From the listing that follows, extract every line and set it down unaltered.

.....

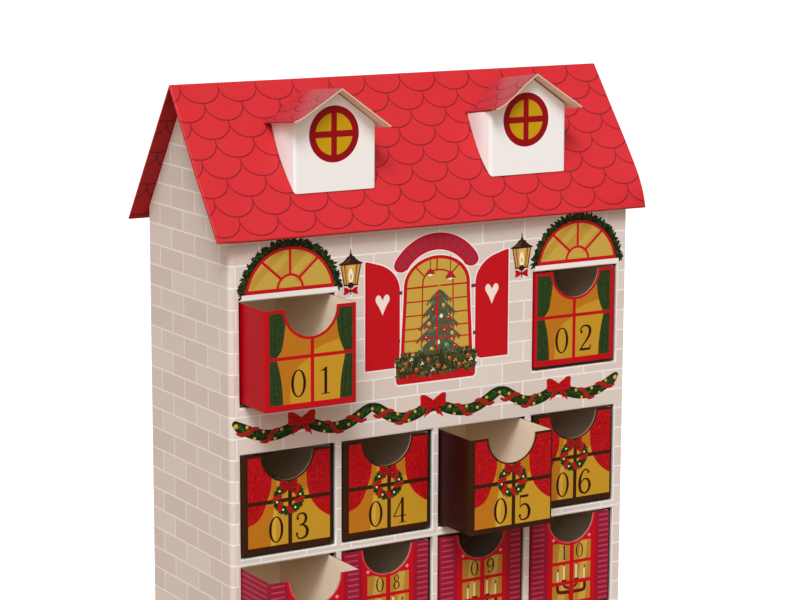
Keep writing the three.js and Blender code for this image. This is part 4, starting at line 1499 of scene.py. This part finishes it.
def red_print(n, rng):
    dx = {1: 0.0}.get(n, -0.11)
    m = 0.05 + dx
    x0, x1, z0, z1 = -2.1 + dx, 2.1 + dx / 2, 0.25, PH - 0.14
    x1 = min(x1, PW - 0.09)
    out = [(rect(x0, x1, z0, z1 + 0.1), "drawer_gold_deep")]
    out.append((smooth([(m + 0.05, 2.3), (m + 0.05, 2.62), (m + 0.7, 2.85), (m + 1.4, 3.0), (m + 1.8, 3.02), (m + 1.8, 2.3)], 1), "drawer_gold"))
    out.append((arr([(m - 1.12, z0), (m - 1.1, 1.2), (m - 0.95, 1.62), (m - 0.6, 2.0), (m, 2.35), (m, z0)]), "drawer_gold"))
    out.append((rect(m, x1, z0, 2.33), "drawer_gold"))
    left = smooth([(-1.42, 4.6), (-1.28, 4.0), (-1.3, 3.76), (-1.38, 3.26), (-1.48, 2.76), (-1.73, 2.42)], 4)
    left2 = smooth([(-1.73, 2.3), (-1.62, 1.9), (-1.52, 1.4), (-1.45, 0.8), (-1.43, 0.2)], 4)
    right = smooth([(1.32, 4.6), (1.28, 4.1), (1.29, 3.86), (1.37, 3.26), (1.52, 2.76), (1.68, 2.42)], 4)
    right2 = smooth([(1.72, 2.3), (1.64, 1.9), (1.54, 1.4), (1.47, 0.8), (1.45, 0.2)], 4)
    for c, e in ((left, x0 - dx / 2), (left2, x0 - dx / 2), (right, 2.25), (right2, 2.25)):
        out.append((np.concatenate([c, [(e, c[-1][1]), (e, c[0][1])]]) + [dx / 2, 0], "curtain_green"))
        for f in (0.3, 0.62):  # folds
            q = c * (1 - f) + np.stack([np.full(len(c), e), c[:, 1]], 1) * f
            out.append((stroke(q[1:-1], 0.02) + [dx / 2, 0], "leaf_1"))
    out.append((rect(m - 0.09, m + 0.09, z0, z1), "drawer_red"))
    out.append((rect(x0, x1, 2.27, 2.43), "drawer_red"))
    out = [(p + [0, 0.05], k) for p, k in out]
    out.append((ring(round_rect(-PW - 0.3, PW + 0.3, -0.3, PH + 0.3, 0), rect(x0, x1, z0 + 0.05, z1)), "drawer_red"))
    out.append((ellipse(0, PH, NR + 0.1, NR + 0.12, 60), "drawer_red"))
    out += number(f"{n:02d}", (m - 0.70, m + 0.67), 0.58, 1.25)
    return out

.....

*Answer to the task:*
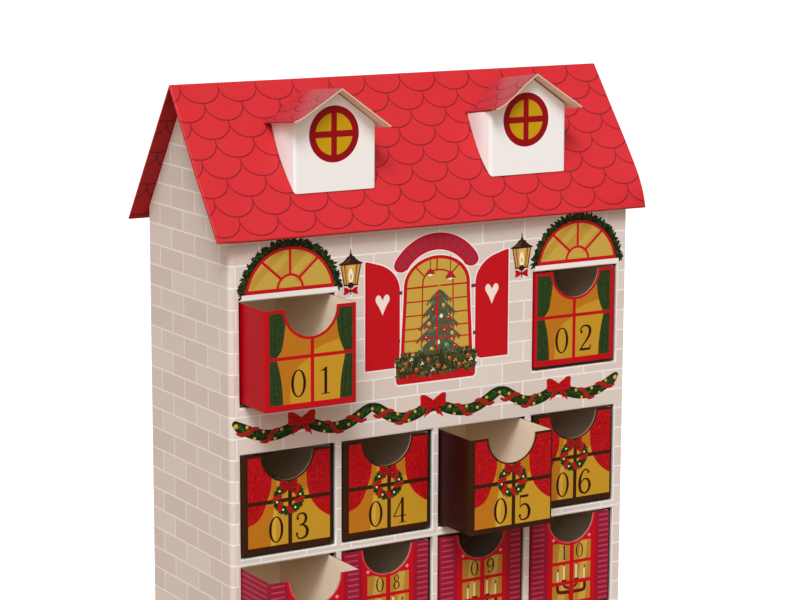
Keep writing the three.js and Blender code for this image. This is part 4, starting at line 1499 of scene.py. This part finishes it.
def red_print(n, rng):
    dx = {1: 0.0}.get(n, -0.11)
    m = 0.05 + dx
    x0, x1, z0, z1 = -2.1 + dx, 2.1 + dx / 2, 0.25, PH - 0.14
    x1 = min(x1, PW - 0.09)
    out = [(rect(x0, x1, z0, z1 + 0.1), "drawer_gold_deep")]
    out.append((smooth([(m + 0.05, 2.3), (m + 0.05, 2.62), (m + 0.7, 2.85), (m + 1.4, 3.0), (m + 1.8, 3.02), (m + 1.8, 2.3)], 1), "drawer_gold"))
    out.append((arr([(m - 1.12, z0), (m - 1.1, 1.2), (m - 0.95, 1.62), (m - 0.6, 2.0), (m, 2.35), (m, z0)]), "drawer_gold"))
    out.append((rect(m, x1, z0, 2.33), "drawer_gold"))
    left = smooth([(-1.42, 4.6), (-1.28, 4.0), (-1.3, 3.76), (-1.38, 3.26), (-1.48, 2.76), (-1.73, 2.42)], 4)
    left2 = smooth([(-1.73, 2.3), (-1.62, 1.9), (-1.52, 1.4), (-1.45, 0.8), (-1.43, 0.2)], 4)
    right = smooth([(1.32, 4.6), (1.28, 4.1), (1.29, 3.86), (1.37, 3.26), (1.52, 2.76), (1.68, 2.42)], 4)
    right2 = smooth([(1.72, 2.3), (1.64, 1.9), (1.54, 1.4), (1.47, 0.8), (1.45, 0.2)], 4)
    for c, e in ((left, x0 - dx / 2), (left2, x0 - dx / 2), (right, 2.25), (right2, 2.25)):
        out.append((np.concatenate([c, [(e, c[-1][1]), (e, c[0][1])]]) + [dx / 2, 0], "curtain_green"))
        for f in (0.3, 0.62):  # folds
            q = c * (1 - f) + np.stack([np.full(len(c), e), c[:, 1]], 1) * f
            out.append((stroke(q[1:-1], 0.02) + [dx / 2, 0], "leaf_1"))
    out.append((rect(m - 0.09, m + 0.09, z0, z1), "drawer_red"))
    out.append((rect(x0, x1, 2.27, 2.43), "drawer_red"))
    out = [(p + [0, 0.05], k) for p, k in out]
    out.append((ring(round_rect(-PW - 0.3, PW + 0.3, -0.3, PH + 0.3, 0), rect(x0, x1, z0 + 0.05, z1)), "drawer_red"))
    out.append((ellipse(0, PH, NR + 0.1, NR + 0.12, 60), "drawer_red"))
    out += number(f"{n:02d}", (m - 0.70, m + 0.67), 0.58, 1.25)
    return out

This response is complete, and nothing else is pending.